Description
In this original work painted exclusively for this edition, a figure is depicted repetitively in mid-stride, with one hand clutching flowers while the other shades its brow. The form of the work is evocative of the Victorian-era phenakistoscope, a device used to conjure illusions of moving image.
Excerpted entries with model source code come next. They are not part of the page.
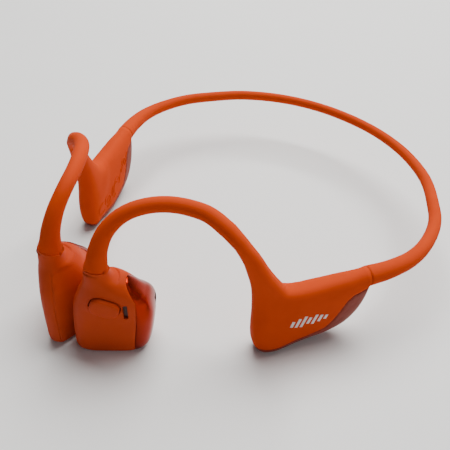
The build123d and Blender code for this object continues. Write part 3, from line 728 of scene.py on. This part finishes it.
def prism(rows_at, y0, y1):
    return rings_mesh([[Vector((p.x, y, p.z)) for p in rows_at] for y in (y0, y1)])


def pad_mesh():
    rows = []
    for y, k in ((8.2, 1.0), (9.0, 1.0), (9.5, 0.985), (9.9, 0.95), (10.2, 0.87), (10.36, 0.7), (10.4, 0.45),
                 (10.4, 0.15)):
        rows.append(superellipse(Vector((PAD_MIDDLE[0], y, PAD_MIDDLE[1])), Vector((0, 0, 1)), Vector((1, 0, 0)),
                                 PAD_HALF[1] * k, PAD_HALF[0] * k, 2.4, 48))
    return rings_mesh(rows)


for side in SIDES:
    put = settle(side) @ TO_POD
    front = split_mesh(POD, lambda co: -rear_of_line(co), True)
    press_seam(front, rear_of_line, 0.4, 0.13)
    press_seam(front, lambda co: co.z - NECK_SEAM_Z, 0.35, 0.07)
    rear = split_mesh(POD, rear_of_line, True)
    press_seam(rear, rear_of_line, 0.35, 0.12)
    outer = split_mesh(front, lambda co: POD_PARTING - co.y + 20 * smoothstep(25.0, 26.0, co.z), True)
    inner = split_mesh(front, lambda co: co.y - POD_PARTING - 20 * smoothstep(25.0, 26.0, co.z), True)
    for shape in (outer, inner):
        press_seam(shape, lambda co: co.y - POD_PARTING if co.z < 25.0 else 9.0, 0.28, 0.05)
    if side == "left":
        for v in outer.verts:
            if v.co.y < 0:
                d = in_button(v.co.x, v.co.z)
                v.co.y -= 0.12 * math.exp(-((d - 0.7) / 0.5) ** 2)
    shell = thicken(object_from(f"{side}_pod_face", outer, put), 1.0)
    cutters = [object_from("slot", prism(placed(rounded_row(MIC_SLOT, 0.25, 0.0, 4), MIC, 0.0, 0), -9, 2), put,
                           smooth=False)]
    if side == "left":
        cutters.append(object_from("hole", prism(placed(rounded_row(BUTTON_SIZE, BUTTON_ROUND, BUTTON_GAP),
                                                        BUTTON_AT, BUTTON_TILT, 0), -9, 0), put, smooth=False))
    cut(shell, cutters)
    finish_piece(shell, M["matte"], BODY[side], [f"{side}_pod_outer_shell"])
    back = thicken(object_from(f"{side}_pod_inner_face", inner, put), 1.0)
    finish_piece(back, M["matte"], BODY[side], [f"{side}_pod_inner_shell"])
    cap = thicken(object_from(f"{side}_driver_cover", rear, put), 0.8)
    port = prism(placed(rounded_row((8.0, 6.0), 0.4, 0.0, 4), (16.5, 12.8), 0.0, 0), 3.0, 6.0)
    cut(cap, [object_from("port", port, put, smooth=False)])
    finish_piece(cap, M["metal"], BODY[side], [f"{side}_pod_rear_cover"])
    pad = object_from(f"{side}_cheek_pad", pad_mesh(), put)
    finish_piece(pad, M["pad"], BODY[side], [f"{side}_skin_pad"])
    if side == "left":
        button = object_from("multifunction_key", button_mesh(), put)
        modify(button, "SUBSURF", levels=1, render_levels=1)
        apply_modifiers(button)
        finish_piece(button, M["matte"], "multifunction_button", ["multifunction_button"])


# ---------------------------------------------------------------- small CAD pieces with softened edges
def softened(node, width, look, body):
    """A copy of a CAD piece with rounded edges, in its place."""
    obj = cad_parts[node]
    mesh = obj.data.copy()
    piece = bpy.data.objects.new(f"{node}_soft", mesh)
    bpy.context.scene.collection.objects.link(piece)
    bm = bmesh.new()
    bm.from_mesh(mesh)
    bmesh.ops.remove_doubles(bm, verts=bm.verts, dist=0.01 * MM)
    bmesh.ops.dissolve_limit(bm, angle_limit=math.radians(2), verts=bm.verts, edges=bm.edges)
    bm.to_mesh(mesh)
    bm.free()
    modify(piece, "BEVEL", width=width * MM, segments=3, limit_method="ANGLE", angle_limit=math.radians(40))
    apply_modifiers(piece)
    return finish_piece(piece, look, body, [node])


softened("volume_up_button", 0.25, M["maroon"], "volume_up_button")
softened("volume_down_button", 0.25, M["maroon"], "volume_down_button")
softened("charging_socket", 0.1, M["nickel"], "right_half")


# ---------------------------------------------------------------- floor, light and camera
def plane(name, size, at, mat):
    bm = bmesh.new()
    bmesh.ops.create_grid(bm, x_segments=2, y_segments=2, size=size / 2)
    obj = object_from(name, bm, Matrix.Translation(at))
    obj.data.materials.append(mat)
    return obj


floor_mat = surface("pale_floor", (0.84, 0.835, 0.825), (0.82, 0.815, 0.805), (0.55, 0.65), grain=300.0, bump=0.05,
                    patch=8.0)
plane("floor", 3000, Vector((0, 0, 0)), floor_mat)


def area(name, size, energy, at, aim, colour=(1, 1, 1)):
    data = bpy.data.lights.new(name, "AREA")
    data.shape, data.size, data.size_y = "RECTANGLE", size[0], size[1]
    data.energy, data.color = energy, colour
    lamp = bpy.data.objects.new(name, data)
    lamp.location = at
    lamp.rotation_euler = (Vector(aim) - Vector(at)).to_track_quat("-Z", "Y").to_euler()
    bpy.context.scene.collection.objects.link(lamp)


area("key", (0.9, 0.7), 21.0, (-0.15, 0.42, 0.85), (0, 0, 0), (1.0, 0.99, 0.97))
area("fill", (0.9, 0.6), 1.2, (0.80, 0.25, 0.6), (0, 0, 0), (0.97, 0.98, 1.0))
world = bpy.data.worlds.new("studio")
world.use_nodes = True
tree = world.node_tree
sky = tree.nodes["Background"]
way = tree.nodes.new("ShaderNodeTexCoord")
split = tree.nodes.new("ShaderNodeSeparateXYZ")
ramp = tree.nodes.new("ShaderNodeValToRGB")
tree.links.new(way.outputs["Generated"], split.inputs[0])
tree.links.new(split.outputs["Z"], ramp.inputs["Fac"])
tree.links.new(ramp.outputs["Color"], sky.inputs["Color"])
ramp.color_ramp.elements[0].position, ramp.color_ramp.elements[0].color = 0.06, (2.4, 2.4, 2.45, 1)
edge = ramp.color_ramp.elements.new(0.18)
edge.color = (0.50, 0.51, 0.53, 1)
ramp.color_ramp.elements[2].position, ramp.color_ramp.elements[2].color = 0.62, (0.16, 0.16, 0.17, 1)
sky.inputs["Strength"].default_value = 0.42
bpy.context.scene.world = world

CAMERA_AT = Vector((99.84, -111.59, 136.78)) + SHIFT
CAMERA_AIM = Vector((-0.5, -2.6, 7.0)) + SHIFT
CAMERA_ROLL = math.radians(0.9)
camera_data = bpy.data.cameras.new("camera")
camera_data.lens = 36.0 * 561 / 450
camera_data.clip_start = 0.005
camera = bpy.data.objects.new("camera", camera_data)
look = (CAMERA_AIM - CAMERA_AT).to_track_quat("-Z", "Y").to_matrix().to_4x4()
camera.matrix_world = Matrix.Translation(CAMERA_AT * MM) @ look @ Matrix.Rotation(CAMERA_ROLL, 4, "Z")
bpy.context.scene.collection.objects.link(camera)
bpy.context.scene.camera = camera
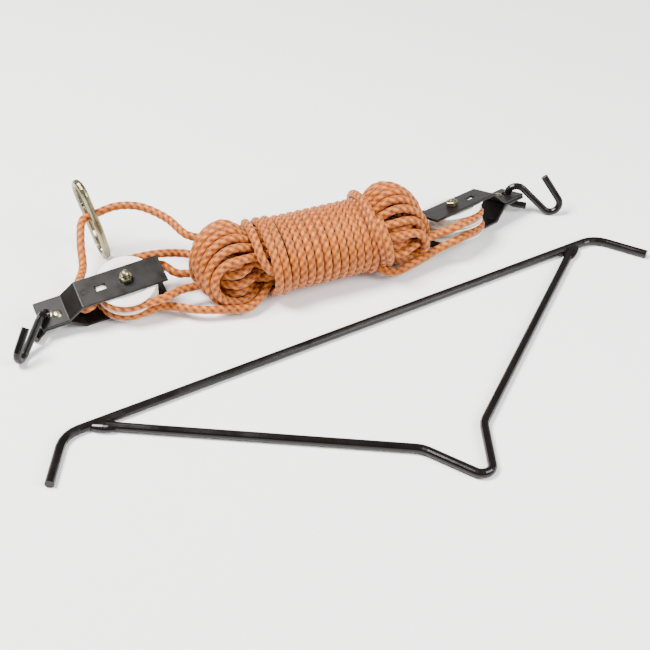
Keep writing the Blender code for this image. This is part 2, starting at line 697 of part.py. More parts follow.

Cindy Ji Hye Kim's nod to this mechanism invites a deeper dive into the realm of the uncanny. While the figure on the disc is intended to flow seamlessly in motion, in stillness they appear as fragmented frames of halted moments. The notion of "rigor mortis" fits poignantly, suggesting a transformation from what was once vibrant to something eerily motionless.
About the Artist
Cindy Ji Hye Kim (b. 1990, Incheon, South Korea) lives and works in New York City. She received her B.F.A. from the Rhode Island School of Design in 2013 and her M.F.A. from the Yale University School of Art in 2016. Her recent institutional solo exhibitions include Silhouettes in Lune, Savannah College of Art and Design Museum of Art (2024); Sand in the Hourglass, Kunsthall Stavanger, Stavanger, Norway (2022); Cindy Ji Hye Kim, MIT List Visual Art Center, Cambridge, MA (2020). Her gallery solo exhibitions include presentations at François Ghebaly, Los Angeles; Casey Kaplan, New York; Helena Anrather, New York; Cooper Cole, Toronto; and Rodolphe Janssen, Brussels. She has shown in numerous group exhibitions, including those at the Frye Art Museum, Seattle; Jeffrey Deitch, Los Angeles; David Lewis, New York; Marianne Boesky Gallery, New York.
Kim's works are held in the public collections of the Los Angeles County Museum of Art, Rhode Island School of Design Museum, Sifang Art Museum, collection of the University of Chicago and Collection Majudia in Montréal.